There’s a scene I really like in King Lear, which is on my mind because it’s bloody windy outside and but for the fact that I have to work indoors, I’d probably be outside in my dressing gown ranting on the moors with the best of them. I don’t remember the scene word for word, but it’s the moment when Lear’s inflated sense of himself causes his fortunes to unravel. His youngest daughter, the apple of his eye, Cordelia, says she loves him as much as she does, no more, no less. Her scheming sisters in the meantime are busy buttering daddy up before doing the Shakespearean equivalent of cutting granddad’s tags and leaving him in a park so they can take his stuff. Cordelia is a real
I am what I am kinda gal. To the old man, however, Cordelia’s lack of flowery language somehow doesn’t go down too well: she gets the heave ho, and her sisters get everything else, at least for most of the play. She accepts who she is and it’s for the world to accept that, not the other way around.
Enter Eric Spitzer, governor of New York, has a surname that means "pencil sharpener" in German. This is certainly appropriate, given that he has definitely been putting his lead in the wrong shaft, as it were. This week, the governor of New York State admitted having used the services of a call girl
ON VALENTINES DAY, before doing something way more important, such as going home to his wife, or something like that. The man was on the political ascent, having taken on corporate misdealing as NY’s Attorney General. His reputation as an Elliot Ness-style corporate corruption buster meant that he had the potential go as far as he liked, perhaps becoming the first bald geeky guy to be in power since Anthony Hopkins in
Amistad. And at 47, he's the political equivalent of a foetus.

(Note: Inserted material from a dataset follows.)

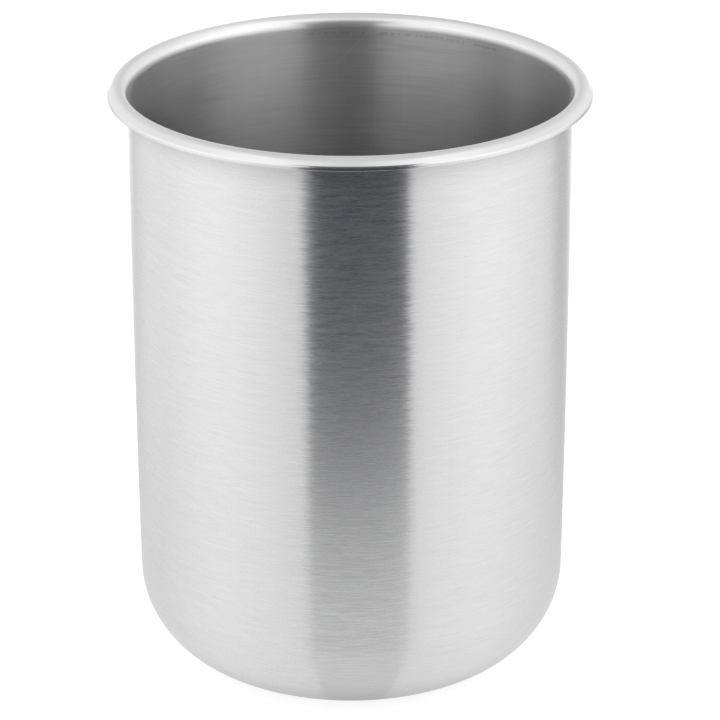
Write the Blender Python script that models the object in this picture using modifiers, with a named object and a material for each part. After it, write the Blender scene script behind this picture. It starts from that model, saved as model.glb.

Twas not to be. Spitzer reminds me of an unctuous, sleazy Lear. Lear rejected truth and Spitzer did so for the same reason - vanity. He had the world at his feet, the potential to go further, and instead ended his career in a spectacular belly-flop of hubris, which could potentially damage Clinton’s already ropey campaign to beat Barack Obama to being the first [insert novelty] president of the USA. Furthermore, whereas financial ill-behaviour can sometimes be brazened out, as evinced here at home, or by John McCain’s recent problems, sex is a different kettle of fish, particularly in the States. Bill Clinton nearly went that way, but got away with it because it was essentially a personal matter and the case against him was partisan. Spitzer, on the other hand, was using prostitutes, and will end up paying for it in every sense.